God promised that Assyria wouldn’t shoot one arrow over the wall of Jerusalem and they didn’t. God defended the city for His own sake and for the sake of His servant David in order to preserve the covenants.

It was a beautiful and miraculous deliverance, and as beautiful as it was, it was also deadly, for it was the last chance for Judah to change her ways and avoid the fate of the Northern Kingdom that they witnessed just twenty years prior. In this way it is just like the gospel. The gospel is the proclamation that the world has one King, one Savior, and in love He died for all that whosoever may believe in Him and have eternal life.
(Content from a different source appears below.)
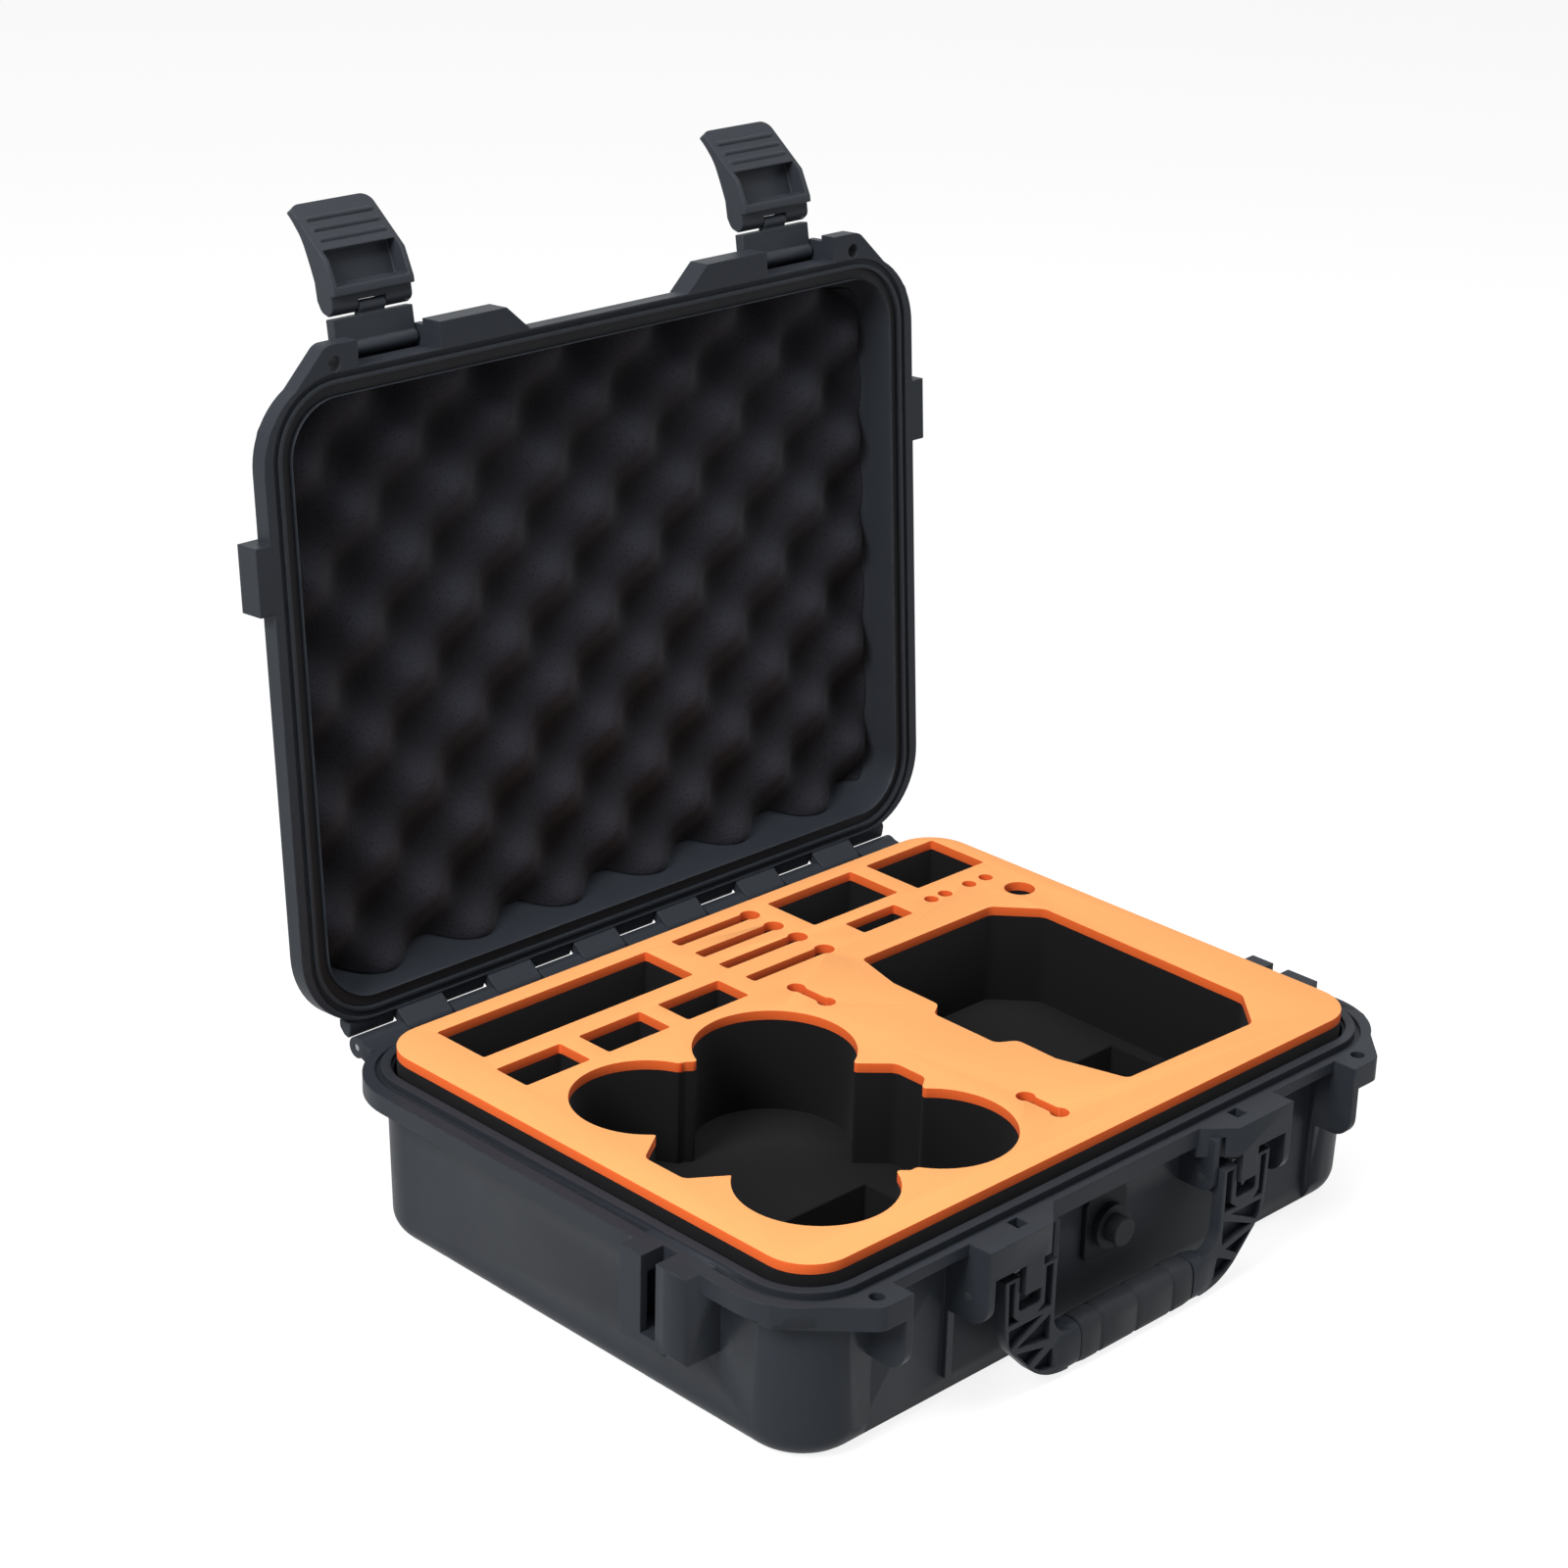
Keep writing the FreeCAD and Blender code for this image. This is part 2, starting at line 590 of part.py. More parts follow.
def latch_link():
    """The plate between the lid's pin and the lever."""
    x0 = LATCH_X - LATCH_W / 2
    x1 = LATCH_X + LATCH_W / 2
    plate = latch_prism([(0, -LINK_T / 2), (0, LINK_T / 2), (LINK_LEN, LINK_T / 2), (LINK_LEN, -LINK_T / 2)], x0, x1)
    top = latch_rod(0, 0, x0, x1, LATCH_EYE_R)
    third = LATCH_W / 3
    bottom = latch_rod(LINK_LEN, 0, x0 + third, x1 - third, LEVER_PIN_R + 1.3)
    gaps = []
    for left in (x0 - 1, x1 - third - LATCH_GAP / 2):
        gaps.append(latch_prism([(LINK_LEN - 3.2, -4), (LINK_LEN - 3.2, 4), (LINK_LEN + 4, 4), (LINK_LEN + 4, -4)],
                                left, left + third + 1 + LATCH_GAP / 2))
    link = fuse([plate, top]).cut(gaps)
    link = fuse([link, bottom])
    bores = [latch_rod(0, 0, x0 - 1, x1 + 1, LATCH_PIN_R + RUN_GAP),
             latch_rod(LINK_LEN, 0, x0 - 1, x1 + 1, LEVER_PIN_R)]
    return link.cut(bores)


def latch_lever():
    """The lever with its hook under the base's rim and a flared finger end."""
    x0 = LATCH_X - LATCH_W / 2
    x1 = LATCH_X + LATCH_W / 2
    hook_u = LATCH_Z - (BASE_H - CATCH_T - HOOK_GAP)
    inner = -LINK_T / 2
    outer = LEVER_T
    third = LATCH_W / 3
    plate = latch_prism([(hook_u, inner), (LINK_LEN - 1.5, inner), (LINK_LEN - 1.5, inner + 3.2), (hook_u + 10, outer + 2),
                         (LEVER_LEN, LEVER_FLARE + 1), (LEVER_LEN + 1, LEVER_FLARE - 1.5),
                         (hook_u + 14, inner + 2), (hook_u + 12, inner - 2), (hook_u, inner - 2)], x0, x1)
    eyes = [latch_rod(LINK_LEN, 0, x0, x0 + third - LATCH_GAP / 2, LEVER_PIN_R + 1.3),
            latch_rod(LINK_LEN, 0, x1 - third + LATCH_GAP / 2, x1, LEVER_PIN_R + 1.3)]
    hook = latch_prism([(hook_u, inner + 1), (hook_u, inner - HOOK_IN), (hook_u + HOOK_T, inner - HOOK_IN),
                        (hook_u + HOOK_T, inner + 1)], x0, x1)
    lever = fuse([plate, hook] + eyes)
    middle = latch_prism([(LINK_LEN - 4, -5), (LINK_LEN - 4, 5), (LINK_LEN + 3.2, 5), (LINK_LEN + 3.2, -5)],
                         x0 + third - LATCH_GAP / 2, x1 - third + LATCH_GAP / 2)
    window = latch_prism([(hook_u + HOOK_T, inner - 3), (hook_u + HOOK_T, outer - 1.6),
                          (hook_u + WINDOW_H - 2, outer + 1.0), (hook_u + WINDOW_H + 1, inner - 3)],
                         LATCH_X - WINDOW_X / 2, LATCH_X + WINDOW_X / 2)
    return lever.cut([middle, window, latch_rod(LINK_LEN, 0, x0 - 1, x1 + 1, LEVER_PIN_R + RUN_GAP)])


def latch_pin():
    y = -LATCH_Y
    return rod(Vector(BUMP_OUT - CHEEK_T + 0.3, y, LATCH_Z), Vector(EAR_IN + CHEEK_T - 0.3, y, LATCH_Z), LATCH_PIN_R)


def lever_pin():
    inset = 0.6
    return latch_rod(LINK_LEN, 0, LATCH_X - LATCH_W / 2 + inset, LATCH_X + LATCH_W / 2 - inset, LEVER_PIN_R)


def handle_arm():
    """One arm: a frame with its pivot lugs, stop pocket and bracing."""
    front = -HANDLE_Y - ARM_T / 2
    back = -HANDLE_Y + ARM_T / 2
    top = HANDLE_PIVOT_Z + 5.5
    outline = [(ARM_IN, top), (ARM_OUT, top), (ARM_OUT, 17), (ARM_OUT - 12, 3.5), (ARM_OUT - 20, 1.5),
               (GRIP_X + 1, 1.5), (GRIP_X + 1, GRIP_Z + GRIP_H / 2), (ARM_IN - 7, GRIP_Z + GRIP_H / 2),
               (ARM_IN, GRIP_Z + GRIP_H / 2 + 8)]
    arm = prism_y(outline, front, back)
    notch_in = TAB_IN - 1.2
    notch_out = TAB_OUT + 1.2
    notch = box(notch_in, notch_out, front - 1, back + 1, BASE_H - TAB_DROP - 8, top + 1)
    web_back = front + ARM_T - 3
    pockets = []
    pockets.append(prism_y([(ARM_IN + ARM_RIB, 36), (ARM_OUT - ARM_RIB, 36), (ARM_OUT - ARM_RIB, 29)], front - 1, web_back))
    pockets.append(prism_y([(ARM_IN + ARM_RIB, 33), (ARM_IN + ARM_RIB, 22), (ARM_OUT - ARM_RIB - 3, 27)],
                           front - 1, web_back))
    pockets.append(prism_y([(ARM_OUT - ARM_RIB, 25), (ARM_OUT - ARM_RIB, 18), (ARM_IN + 6, 18)], front - 1, web_back))
    return arm.cut([notch] + pockets)


def handle_frame():
    half_t = GRIP_CORE_T / 2
    core = box(-GRIP_X - 2, GRIP_X + 2, -HANDLE_Y - half_t, -HANDLE_Y + half_t, GRIP_Z - GRIP_CORE_H / 2,
               GRIP_Z + GRIP_CORE_H / 2)
    frame = fuse([core] + both_sides(handle_arm()))
    bores = both_sides(rod(Vector(ARM_IN - 1, -HANDLE_Y, HANDLE_PIVOT_Z),
                           Vector(ARM_OUT + 1, -HANDLE_Y, HANDLE_PIVOT_Z), HANDLE_PIN_R + RUN_GAP))
    return frame.cut(bores)


def handle_grip():
    """The soft sleeve moulded round the handle's core, with finger rings."""
    half_t = GRIP_T / 2
    half_h = GRIP_H / 2
    length = 2 * GRIP_X - 1.0
    section = rounded_block(half_h, half_t, GRIP_R, -length / 2, length / 2)
    section.rotate(Vector(0, 0, 0), Y_AXIS, 90)
    section.translate(Vector(0, -HANDLE_Y, GRIP_Z))
    gap = 0.1
    core = box(-GRIP_X - 3, GRIP_X + 3, -HANDLE_Y - GRIP_CORE_T / 2 - gap, -HANDLE_Y + GRIP_CORE_T / 2 + gap,
               GRIP_Z - GRIP_CORE_H / 2 - gap, GRIP_Z + GRIP_CORE_H / 2 + gap)
    return section.cut(core)


def handle_pivot_pin():
    return rod(Vector(BUMP_IN - 9 + 0.3, -HANDLE_Y, HANDLE_PIVOT_Z),
               Vector(BUMP_OUT - 0.3, -HANDLE_Y, HANDLE_PIVOT_Z), HANDLE_PIN_R)


def valve_body():
    y = -RECESS_Y
    half = VALVE_PLATE / 2
    plate = rounded_block(half * 0.8, half, 5.0, 0, VALVE_PLATE_T)
    plate.rotate(Vector(0, 0, 0), X_AXIS, 90)
    plate.translate(Vector(0, y - 0.05, VALVE_Z))
    ring = rod(Vector(0, y - VALVE_PLATE_T + 0.5, VALVE_Z), Vector(0, y - VALVE_PLATE_T - VALVE_RING_T, VALVE_Z),
               VALVE_RING_R)
    stem = rod(Vector(0, y - 1, VALVE_Z), Vector(0, y + WALL, VALVE_Z), VALVE_STEM_R)
    bore = rod(Vector(0, y - VALVE_PLATE_T - VALVE_RING_T - 1, VALVE_Z), Vector(0, y - VALVE_PLATE_T, VALVE_Z),
               KNOB_R - 2.0)
    vent = rod(Vector(0, y - VALVE_PLATE_T, VALVE_Z), Vector(0, y + WALL + 1, VALVE_Z), 1.5)
    return fuse([plate, ring, stem]).cut([bore, vent])


def valve_knob():
    y = -RECESS_Y - VALVE_PLATE_T - VALVE_RING_T
    head = rod(Vector(0, y - 0.3, VALVE_Z), Vector(0, y - KNOB_T, VALVE_Z), KNOB_R)
    stem = rod(Vector(0, y - 1, VALVE_Z), Vector(0, y + VALVE_RING_T - 1, VALVE_Z), KNOB_R - 2.1)
    return fuse([head, stem])


def write_nodes():
    nodes = {
        "base_shell": base_shell(),
        "foam_floor_layer": foam_floor_layer(),
        "foam_lower_layer": foam_lower_layer(),
        "foam_upper_layer": foam_upper_layer(),
        "foam_top_sheet": foam_top_sheet(),
        "hinge_pin": hinge_pin(),
        "valve_body": valve_body(),
        "valve_knob": valve_knob(),
        "handle_frame": handle_frame(),
        "handle_grip": handle_grip(),
        "lid_shell": opened(lid_shell()),
        "lid_seal": opened(lid_seal()),
        "lid_foam": opened(lid_foam()),
    }
    sided = {
        "handle_pivot_pin": handle_pivot_pin(),
        "latch_link": latch_opened(latch_link()),
        "latch_lever": latch_opened(latch_lever()),
        "latch_pin": opened(latch_pin()),
        "lever_pin": latch_opened(lever_pin()),
    }
    for name, solid in sided.items():
        nodes[name + "_right"] = solid
        nodes[name + "_left"] = mirrored(solid)
    os.makedirs("parts", exist_ok=True)
    for name, solid in nodes.items():
        print(name, len(solid.Solids), solid.isValid(), round(solid.Volume / 1000, 2), "cm3")
        solid.exportStep("parts/" + name + ".step")


write_nodes()
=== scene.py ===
"""Looks of the open carrying case: moulded shells, cut foam insert, lid pad, latches and handle."""

import math

import bmesh
import bpy
from mathutils import Matrix, Vector


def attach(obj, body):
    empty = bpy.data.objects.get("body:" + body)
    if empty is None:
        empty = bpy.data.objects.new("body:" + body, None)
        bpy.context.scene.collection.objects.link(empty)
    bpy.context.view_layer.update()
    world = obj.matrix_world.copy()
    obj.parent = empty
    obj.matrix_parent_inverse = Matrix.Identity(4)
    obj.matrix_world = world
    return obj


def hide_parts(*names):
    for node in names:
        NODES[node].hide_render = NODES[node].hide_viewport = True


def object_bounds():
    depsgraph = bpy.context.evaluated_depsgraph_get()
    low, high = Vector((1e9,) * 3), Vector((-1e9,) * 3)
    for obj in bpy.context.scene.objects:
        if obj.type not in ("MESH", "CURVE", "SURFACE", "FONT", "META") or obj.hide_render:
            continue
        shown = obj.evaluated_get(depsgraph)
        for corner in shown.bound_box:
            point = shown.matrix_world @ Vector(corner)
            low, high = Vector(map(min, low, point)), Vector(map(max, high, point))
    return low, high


bl_info = {
    "name": "Carrying Case",
    "version": (1, 0, 0),
    "blender": (4, 5, 0),
    "location": "View3D > Sidebar > Case",
    "description": "Builds the foam and the finishes of a hard carrying case",
    "category": "Object",
}

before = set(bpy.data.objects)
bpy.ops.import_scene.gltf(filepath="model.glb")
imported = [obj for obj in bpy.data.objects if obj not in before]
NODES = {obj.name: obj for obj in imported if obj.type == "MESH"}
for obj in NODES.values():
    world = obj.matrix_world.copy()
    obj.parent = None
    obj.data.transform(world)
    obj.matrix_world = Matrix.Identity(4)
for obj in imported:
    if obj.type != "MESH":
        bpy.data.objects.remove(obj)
CAD_BOX = [list(corner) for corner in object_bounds()]
MM = 0.001

# Where the lid's rim and hinge are when it is shut, in millimetres, as in the part
RIM_Z = 74.3
HINGE_Y = 145.4
HINGE_Z = 71.5
LID_OPEN = math.radians(-94.0)

# How near, in metres, vertices of a CAD mesh count as one, and how upright a well's corner is
SAME_PLACE = 2e-5
UPRIGHT_WITHIN = 5e-5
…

It is the fire of the altar, the victorious entry of Jesus into Jerusalem on Palm Sunday, the resurrection, and more; all of which set before the eyes of the world the truth of the one God, the one way, the one truth, the one life. Now that it is seen it is as beautiful as it is deadly, for all men must now choose for or against it.

 

The Angel of the Lord executes victory:

 

185,000 Assyrian soldiers die in the night. A confounded Sennacherib returns home deflated, confused, and embarrassed. Is it any wonder he never returned to Palestine again. Twenty years later he would be assassinated by his sons while he worshipped his pagan gods in their temple. The one who mocked the living God would have his life taken by a surprise attack from his own sons while he was surrounded by his own gods witnessing the treachery but unable to speak or do anything. Figures of stone and wood hear no prayers.

 

Isa 37:7

“And I will make him fall by the sword in his own land."

 

 Remember, God’s word will always come to pass.